Talvez ninguém tenha sentido isso mais que Jonathan. Ele foi o príncipe coroado de Israel. Saul já havia perdido os favores de D’us e estava para ser substituído por David. Saul percebeu isso: Jonathan também o sabe. Na Haftará, Saul vocifera para seu filho: "Você não sabe? Enquanto [David] viver sobre a face da terra, você e seu reinado não estarão seguros!"(I Samuel 20:31).
Mesmo assim, em nome da amizade, Jonathan desiste de tudo. Faz-se pequeno na presença de David. O resultado disso é não apenas um forte vínculo de amizade, como também o próprio futuro do povo judeu é pavimentado quando David, o progenitor da dinastia messiânica, recebe seu lugar de direito. Certamente, não pode haver um exemplo mais definitivo de amor altruísta, de alguém desistindo de seus próprios direitos pelo bem do outro, que ficou evidenciado nesta passagem.

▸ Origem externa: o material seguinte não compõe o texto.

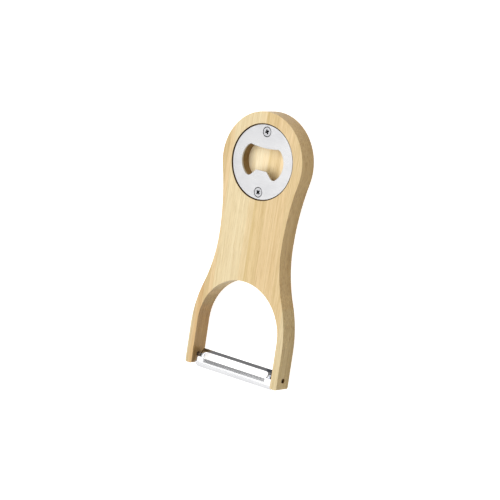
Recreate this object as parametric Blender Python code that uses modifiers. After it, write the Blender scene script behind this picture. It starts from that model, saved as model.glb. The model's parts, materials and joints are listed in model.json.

O destino do povo judeu está entrelaçado à lua. Assim como a lua cresce e míngua, nós também temos épocas de grande sucessos e fracassos. Assim como a lua se "renova" constantemente, nós seguimos seu exemplo e renovamos nosso relacionamento com o Todo Poderoso. Nos últimos momentos da lua "velha", enquanto ela parece desaparecer de nossa existência, lemos sobre o altruísmo de Jonathan e como ele garantiu um futuro mais brilhante para o povo judeu. A lua nos ensina que, se devemos estabelecer um relacionamento com D’us, também precisamos estar dispostos a diminuir-nos de vez em quando. Às vezes desistir de nós mesmos não é uma perda; é um trampolim para maiores oportunidades. E veja bem, alguns momentos após desaparecer, a lua "renasce" para brilhar com toda sua radiosidade!

Yesha'yáhu profetizou que a lua seria um dia restaurada à sua grandeza original.

Que seja a vontade do Todo Poderoso restaurar-nos rapidamente ao nosso esplendor original e que proclamemos: "Rei David (o Mashiach) de Israel ainda vive" ao sermos levados à nossa terra outra vez.